My Experience with Zero Caliber and Making VR Games More Social:
From my experience developing Zero Caliber, I have found that one thing is still missing from VR games: the social element. Players need ways to express themselves for both other players and viewers alike. In standard Esport games the players are disconnected from their avatars and have only limited tools for communications (text chat or voice chat). Emotes came into Esport games as preset communication forms, but they are only considered nice extras, not full communication features.
In high-end VR games on the other hand, the player’s body, head, facing direction and hand positions are present from the beginning, easily leading to basic forms of communication. As a player, you can point or face towards something, as well as show that you are standing or crouching and in game, your avatar reacts in tandem with your movements in a natural and realistic way. A lot of postures can be expressed this way; for example taunting other players or using a victory stance.
During the development of Zero Caliber VR, we found that our players needed more tools for expressions. Therefore, in a first for VR shooters, we added hand gestures and poses. The advancement of VR controllers will eventually lead to a point where this will be automatic but at the moment it needs to be manually developed. With this feature, our players can give commands, show gratitude, use rude gestures, show their music taste (with metal horns) or simply say yes or no silently. All these are still pre-set but give an extra layer of immersion for our players.
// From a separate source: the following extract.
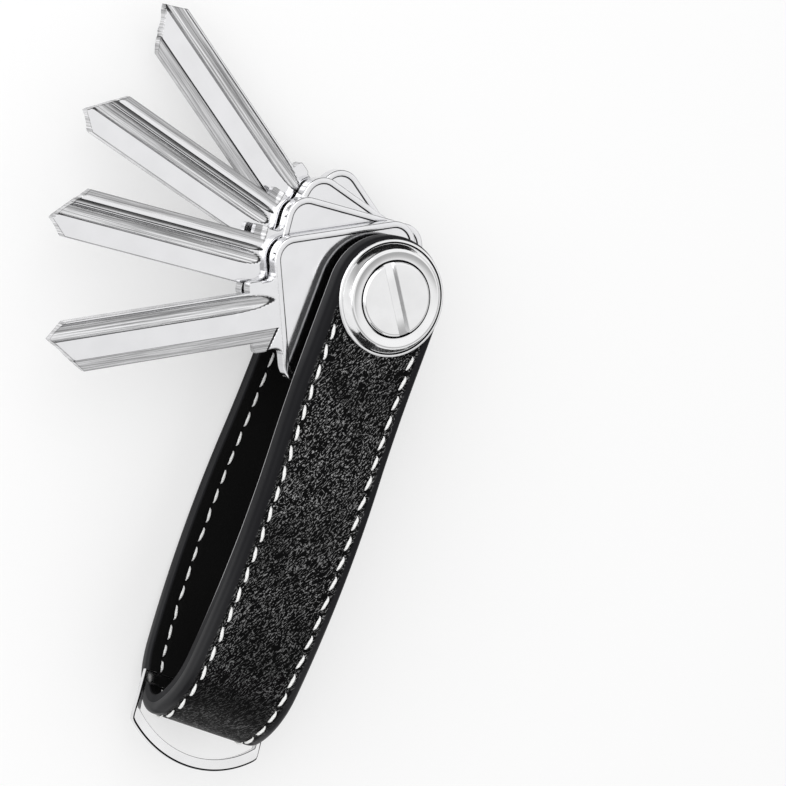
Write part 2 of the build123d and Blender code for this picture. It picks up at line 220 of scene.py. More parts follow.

What the Future could hold for VR Esports:
The future of VR Esports hinges on the general development and growth of the virtual reality industry as a whole. We need to see the sales and adoption levels of HMD’s continue to gradually increase and crucially, we need to see the software ecosystems continue to develop in tandem. Once we arrive at a point of mass adoption, forecasts vary wildly on when exactly this will happen, and the software ecosystem becomes filled with high-quality content, then the Esports market will grow organically and its potential, much like the potential of VR technology itself, is limitless.